Mais une fois à l’intérieur, nous remarquons que le monastère n’a rien perdu de sa spiritualité. Durant les vêpres, nous prions à la lumière des bougies et au son des chants orthodoxes qui résonnent sur les murs de pierre recouverts de fresques magnifiques datant 14ème siècle. Invités par les moines, nous dormons dans ce lieu empreint d’histoire et de sacré.
Pour ce dernier jour de l’année 2015, nous prenons la route de Orahovac et de son ghetto serbe. Au sommet de cette ville de 20.000 habitants, 500 chrétiens sont retranchés dans ce quartier isolé, protégé par des barbelés. Trois rangées de maisons brulées marquent la démarcation.
Les chrétiens sont ici coupés de tout contact avec le reste de la cité. Ici, pas de présence de l’OTAN mais seulement une police qui patrouille de temps en temps. Dès que la nuit tombe, les fidèles se terrent chez eux et hésitent toujours avant de sortir.
Le prêtre, quant à lui, nous explique recevoir régulièrement des pavés aux travers de ses carreaux, brisés régulièrement.
Notre présence est symbole d’espoir pour les 50 enfants qui survivent ici et auxquels nous tentons d’apporter du réconfort.
Dernière étape de notre périple, Velika Hoca, un village isolé qui compte 13 églises pour 500 habitants. L’endroit est magnifique de bonté et d’humanisme et nous nous sentons un peu moins oppressés. Nous terminons alors la distribution des cadeaux à la nuit tombée et devons refuser, le cœur serré, l’invitation du prêtre à réveillonner.

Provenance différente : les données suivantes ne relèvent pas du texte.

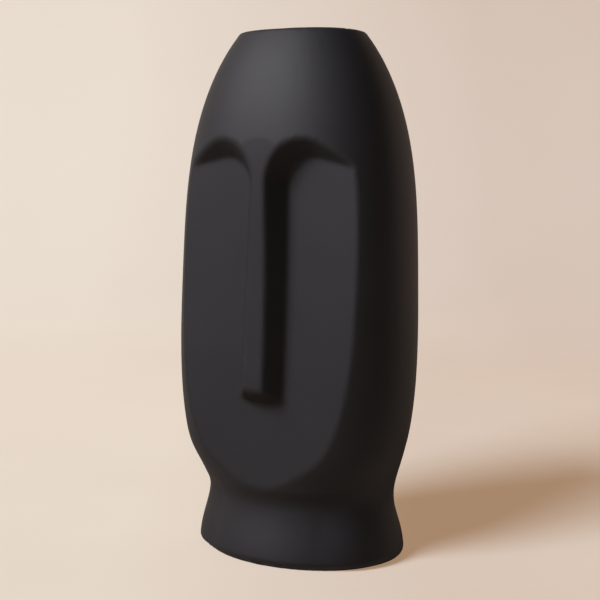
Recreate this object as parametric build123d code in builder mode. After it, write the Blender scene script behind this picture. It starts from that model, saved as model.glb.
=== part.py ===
from build123d import *
import os
from math import atan, cos, pi, radians, sin, tan

# A slip-cast ceramic vase with a mask scooped out of its front. The origin is the middle of the foot
# on the table, +Z is up, and the face looks along -Y.

# Casting
casting_height = 299.0
head_width = 144.0
wall = 5.0

# Outline from foot to lip: height as a share of the casting's height, and width as a share of the
# head's width
outline_shares = [
    (0.000, 0.881),
    (0.040, 0.863),
    (0.120, 0.803),
    (0.200, 0.901),
    (0.283, 0.972),
    (0.400, 1.000),
    (0.550, 0.989),
    (0.700, 0.956),
    (0.817, 0.878),
    (0.917, 0.734),
    (1.000, 0.519),
]

# Horizontal sections: depth as a share of the width, how square the oval is, and how far the head
# stands in front of the foot
foot_depth_share = 0.822
head_depth_share = 0.691
foot_squareness = 2.0
head_squareness = 2.3
head_forward = 8.0
neck_start_height = 34.0
neck_end_height = 66.0
section_count = 41
section_points = 24

# Face, as three places on its side view: below the chin, at the cheek and behind the forehead
face_foot_height = 30.0
face_foot_front = 49.7
cheek_height = 136.5
cheek_front = 42.9
face_top_height = 256.0
face_top_front = 39.7

# Nose's ridge on the side view, which leans back at both ends and runs into the forehead
nose_foot_front = 57.0
nose_foot_lean = 3.8
nose_bridge_height = 190.0
nose_bridge_front = 53.4
forehead_height = 262.0
forehead_front = 50.3
forehead_lean = 9.0

# Eye pockets that leave the nose and the brow standing
nose_end_height = 92.0
nose_end_width = 28.4
nose_root_width = 25.0
nose_draft = 33.0
brow_corner_height = 231.8
brow_bend_radius = 14.2
brow_fall = 12.5
brow_draft = 45.0
pocket_depth = 22.0

# Foot, lining and felt
base_thickness = 6.0
foot_ring = 13.0
recess_depth = 3.0
glaze_thickness = 0.8
glaze_below_lip = 8.0
felt_thickness = 1.0
felt_margin = 6.0

# Roundings
lip_rounding = 1.8
foot_rounding = 4.0
edge_rounding = 3.0
crease_rounding = 2.0

# Room for a cut to run past what it cuts
overrun = 2.0

lip_height = felt_thickness + casting_height
lean = atan((face_foot_front - face_top_front) / (face_top_height - face_foot_height))
face_plane = Plane(
    origin=(0, -cheek_front, cheek_height),
    x_dir=(1, 0, 0),
    z_dir=(0, -cos(lean), sin(lean)),
)


def oval(plane, half_width, depth_share, squareness, inset):
    """One horizontal section of the casting, drawn in by the inset. It starts at the back."""
    power = 2 / squareness
    points = []
    for step in range(section_points):
        angle = 2 * pi * step / section_points
        across = abs(sin(angle)) ** power * (-1 if sin(angle) >= 0 else 1)
        along = abs(cos(angle)) ** power * (1 if cos(angle) >= 0 else -1)
        points.append(((half_width - inset) * across, (half_width * depth_share - inset) * along))
    with BuildSketch(plane) as section:
        with BuildLine():
            Spline(*points, periodic=True)
        make_face()
    return section.sketch


def egg(inset):
    """The casting's closed form before the face is cut, drawn in by the inset."""
    points = [(head_width * width / 2, casting_height * height) for height, width in outline_shares]
    outline = Spline(*points)
    sections = []
    for station in range(section_count):
        half_width, height, _ = outline @ (station / (section_count - 1))
        rise = (height - neck_start_height) / (neck_end_height - neck_start_height)
        rise = min(max(rise, 0), 1)
        head_share = rise * rise * (3 - 2 * rise)
        plane = Plane((0, -head_forward * head_share, felt_thickness + height))
        depth_share = foot_depth_share + (head_depth_share - foot_depth_share) * head_share
        squareness = foot_squareness + (head_squareness - foot_squareness) * head_share
        sections.append(oval(plane, half_width, depth_share, squareness, inset))
    with BuildPart() as form:
        loft(sections)
    return form.part


def in_front_of_face(skin):
    """All that lies in front of the face's arc, after the arc is moved back by the skin."""
    with BuildPart() as front:
        with BuildSketch(Plane.YZ):
            with BuildLine():
                arc = ThreePointArc(
                    (skin - face_foot_front, face_foot_height),
                    (skin - cheek_front, cheek_height),
                    (skin - face_top_front, face_top_height),
                )
                Polyline(
                    arc @ 1,
                    (-head_width, face_top_height),
                    (-head_width, face_foot_height),
                    arc @ 0,
                )
            make_face()
        extrude(amount=head_width, both=True)
    return front.part


def leaning(angle):
    """The direction up and back at the angle from upright, on the side view."""
    return (sin(radians(angle)), cos(radians(angle)))


def in_front_of_nose(skin):
    """All that lies in front of the nose's ridge, after the ridge is moved back by the skin."""
    with BuildPart() as front:
        with BuildSketch(Plane.YZ):
            with BuildLine():
                ridge = Spline(
                    (skin - nose_foot_front, nose_end_height),
                    (skin - nose_bridge_front, nose_bridge_height),
                    (skin - forehead_front, forehead_height),
                    tangents=[leaning(nose_foot_lean), leaning(forehead_lean)],
                )
                Polyline(
                    ridge @ 1,
                    (-head_width, forehead_height),
                    (-head_width, nose_end_height),
                    ridge @ 0,
                )
            make_face()
        extrude(amount=head_width, both=True)
    return front.part


def pocket_outline(plane, nose_rise, brow_rise):
    """The right eye pocket's outline, wider by the rises beside the nose and under the brow."""
    end_x = nose_end_width / 2 - nose_rise
    end_z = nose_end_height - cheek_height + nose_rise
    root_x = nose_root_width / 2 - nose_rise
    root_z = brow_corner_height - cheek_height + brow_rise + nose_rise * tan(radians(brow_fall))
    outer_z = root_z - (head_width - root_x) * tan(radians(brow_fall))
    floor_z = face_foot_height - cheek_height
    middle_x = -nose_end_width - nose_rise
    with BuildSketch(plane) as outline:
        with BuildLine():
            Polyline(
                (end_x, end_z),
                (root_x, root_z),
                (head_width, outer_z),
                (head_width, floor_z),
                (middle_x, floor_z),
                (middle_x, end_z),
                close=True,
            )
        make_face()
        fillet(outline.vertices().sort_by(Axis.Y)[-1], brow_bend_radius + brow_rise)
    return outline.sketch


def right_pocket(skin):
    """The space of the right eye pocket, with a skin of even thickness added all round it."""
    sections = []
    for rise in (-skin - overrun, pocket_depth):
        nose_rise = rise * tan(radians(nose_draft)) + skin / cos(radians(nose_draft))
        brow_rise = rise * tan(radians(brow_draft)) + skin / cos(radians(brow_draft))
        sections.append(pocket_outline(face_plane.offset(rise), nose_rise, brow_rise))
    with BuildPart() as space:
        loft(sections, ruled=True)
    return space.part


def mask_space(skin, rounding):
    """The space scooped out of the front to leave the mask, with an even skin added all round it."""
    with BuildPart() as pocket:
        add(right_pocket(skin))
        add(in_front_of_face(skin), mode=Mode.INTERSECT)
        if rounding > 0:
            fillet(pocket.faces().sort_by(Axis.Y)[-1].edges(), rounding)
    with BuildPart() as space:
        add(pocket.part)
        mirror(about=Plane.YZ)
    return space.part


def masked_form(closed_form, skin, rounding):
    """The closed form with the mask cut into it, where the mask is drawn in by the skin."""
    with BuildPart() as form:
        add(closed_form)
        add(mask_space(skin, rounding), mode=Mode.SUBTRACT)
        add(in_front_of_nose(skin), mode=Mode.SUBTRACT)
    return form.part


def hollow(skin, floor_height):
    """The space inside the vase above its floor, within a wall as thick as the skin."""
    with BuildPart() as space:
        add(masked_form(egg(skin), skin, 0))
        split(bisect_by=Plane.XY.offset(floor_height), keep=Keep.TOP)
    return space.part


floor_height = felt_thickness + recess_depth + base_thickness
glaze_top_height = lip_height - glaze_below_lip
foot_half_width = head_width * outline_shares[0][1] / 2
inner_form = hollow(wall, floor_height)

# The casting's outside, closed and rounded at the foot and the lip
with BuildPart() as outer_egg:
    add(egg(0))
    fillet(outer_egg.edges().sort_by(Axis.Z)[0], foot_rounding)
    fillet(outer_egg.edges().sort_by(Axis.Z)[-1], lip_rounding)

# The casting: an egg on a narrow neck and a spread foot, one wall all round with the mask in it
with BuildPart() as vase_body:
    add(masked_form(outer_egg.part, 0, crease_rounding))
    *others, side = vase_body.faces().sort_by(SortBy.AREA)
    ridge = min(others, key=lambda face: face.center().Y)
    ridge_edges = [edge for edge in ridge.edges() if edge not in side.edges()]
    outer_edges = [edge for edge in side.edges() if edge not in ridge.edges()]
    mask_edges = [edge for edge in outer_edges if face_foot_height < edge.center().Z < face_top_height]
    mask_edges = [edge for edge in mask_edges if edge.center().Y < 0]
    fillet(ridge_edges + mask_edges, edge_rounding)
    add(inner_form, mode=Mode.SUBTRACT)
    with BuildSketch(Plane.XY.offset(felt_thickness - overrun)):
        add(oval(Plane.XY, foot_half_width, foot_depth_share, foot_squareness, foot_ring))
    extrude(amount=recess_depth + overrun, mode=Mode.SUBTRACT)
    lip_edges = vase_body.edges().filter_by_position(Axis.Z, lip_height, lip_height)
    fillet(lip_edges.sort_by(SortBy.LENGTH)[0], lip_rounding)

# The glaze that seals the inside, from the floor to just below the lip
with BuildPart() as inner_glaze:
    add(inner_form)
    split(bisect_by=Plane.XY.offset(glaze_top_height), keep=Keep.BOTTOM)
    add(hollow(wall + glaze_thickness, floor_height + glaze_thickness), mode=Mode.SUBTRACT)

# A sheet of felt on the foot's ring
with BuildPart() as base_felt:
    with BuildSketch():
        add(oval(Plane.XY, foot_half_width, foot_depth_share, foot_squareness, felt_margin))
    extrude(amount=felt_thickness)

vase_body.part.label = "vase_body"
inner_glaze.part.label = "inner_glaze"
base_felt.part.label = "base_felt"

os.makedirs("parts", exist_ok=True)
export_step(vase_body.part, "parts/vase_body.step")
export_step(inner_glaze.part, "parts/inner_glaze.step")
export_step(base_felt.part, "parts/base_felt.step")
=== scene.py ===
import bpy
from math import cos, radians, sin
from mathutils import Matrix, Vector


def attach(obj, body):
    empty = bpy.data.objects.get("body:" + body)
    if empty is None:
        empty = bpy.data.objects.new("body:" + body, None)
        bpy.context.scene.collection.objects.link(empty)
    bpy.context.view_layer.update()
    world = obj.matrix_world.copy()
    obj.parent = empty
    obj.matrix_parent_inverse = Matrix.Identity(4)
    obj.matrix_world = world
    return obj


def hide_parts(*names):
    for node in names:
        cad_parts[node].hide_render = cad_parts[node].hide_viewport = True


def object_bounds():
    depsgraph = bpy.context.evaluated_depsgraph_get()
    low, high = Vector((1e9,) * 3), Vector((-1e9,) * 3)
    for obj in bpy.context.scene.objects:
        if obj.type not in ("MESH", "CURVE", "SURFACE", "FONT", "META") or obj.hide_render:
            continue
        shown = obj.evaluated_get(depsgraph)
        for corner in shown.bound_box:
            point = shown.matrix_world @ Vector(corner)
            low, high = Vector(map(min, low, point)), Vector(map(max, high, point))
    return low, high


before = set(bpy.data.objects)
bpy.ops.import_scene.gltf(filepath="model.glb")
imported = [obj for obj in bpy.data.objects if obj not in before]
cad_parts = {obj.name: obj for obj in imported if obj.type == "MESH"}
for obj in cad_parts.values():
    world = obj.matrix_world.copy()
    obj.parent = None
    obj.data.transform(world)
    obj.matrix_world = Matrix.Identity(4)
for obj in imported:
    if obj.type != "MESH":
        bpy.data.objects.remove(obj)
cad_low, cad_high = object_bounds()

# Lengths are in metres and angles in degrees.
# Camera: azimuth 0 is straight in front of the face, and the head stands in front of the foot
CAMERA_AZIMUTH = 30.818
CAMERA_DISTANCE = 0.700
CAMERA_HEIGHT = 0.21286
CAMERA_PITCH = 5.329
CAMERA_ROLL = 1.002
CAMERA_YAW = -0.103
CAMERA_LENS = 72.56
CAMERA_SENSOR = 36.0
CAMERA_NEAR = 0.01
HEAD_FORWARD = 0.008

# Slip-cast surface: the mesh's face size, how far and how often it is smoothed, and the share of faces kept
FACE_SIZE = 0.0015
SMOOTH_STEP = 0.5
SOFTENING = 3
FACES_KEPT = 0.56

# Lip, where the smoothing fades out
LIP_START = 0.280
LIP_END = 0.292

# Undercut below the chin: its top, the drop to its full depth, its width, and the height at which it
# would end, which lies below the foot
CHIN_HEIGHT = 0.0455
CHIN_DROP = 0.0130
CHIN_UNDERCUT = 0.0038
CHIN_FLAT = 0.034
CHIN_WIDTH = 0.058
CHIN_BACK = -0.008
CHIN_FADE = -0.025

# Back of the waist, where the step between head and foot is eased
WAIST_HEIGHT = 0.039
WAIST_START = 0.010
WAIST_END = 0.064
WAIST_EASE = 0.0036
BACK_START = 0.1
BACK_FULL = 0.9

# A surface point counts as outside when its normal faces outward by this much
OUTSIDE = 0.2

# Foot of the nose, round when seen from the front
NOSE_FOOT = 0.092
NOSE_HALF_WIDTH = 0.0142
NOSE_CORNER_RISE = 0.0026
NOSE_SAG = 0.0007
NOSE_FLAT = 0.004
NOSE_BLEND = 0.012
NOSE_SIDE_BLEND = 0.006

# Stage: a floor that sweeps up into a backdrop
STAGE_REACH = 3.0
STAGE_BACK = 1.6
STAGE_HEIGHT = 2.6
SWEEP_RADIUS = 0.8
SWEEP_STEPS = 16

# Paper: how much of its tone is its own pale glow, from near the vase to the backdrop, and the colour of that
# glow from left to right
PALE_NEAR = 0.45
PALE_FAR = 0.80
PALE_START = 0.25
PALE_END = 1.10
# Painted light in the glow's colour, over this reach to either side: darker to the right as painted falloff
# of the light, and warm near the vase as the painted warm tone of the shadow there
PAINTED_FALLOFF_REACH = 0.32
NEAR_GLOW_PAINTED_FALLOFF_AND_SHADE = [(0.33, (1.0, 0.75, 0.54)), (0.62, (0.78, 0.48, 0.285))]
FAR_GLOW_PAINTED_FALLOFF = [(0.0, (0.815, 0.695, 0.58)), (1.0, (0.64, 0.485, 0.39))]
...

Retour alors à Gracanica où nous passons la nouvelle année à chanter avec Vojislav et quelques habitants. Le lendemain, nous repartons vers la France non sans une pointe de tristesse mais avec le sentiment du devoir accompli.
Une lueur d’espoir pour ces chrétiens, pourtant en occident, mais oubliés de tous et à la merci des persécutions qui tuent tant d’hommes pour leur foi chaque année.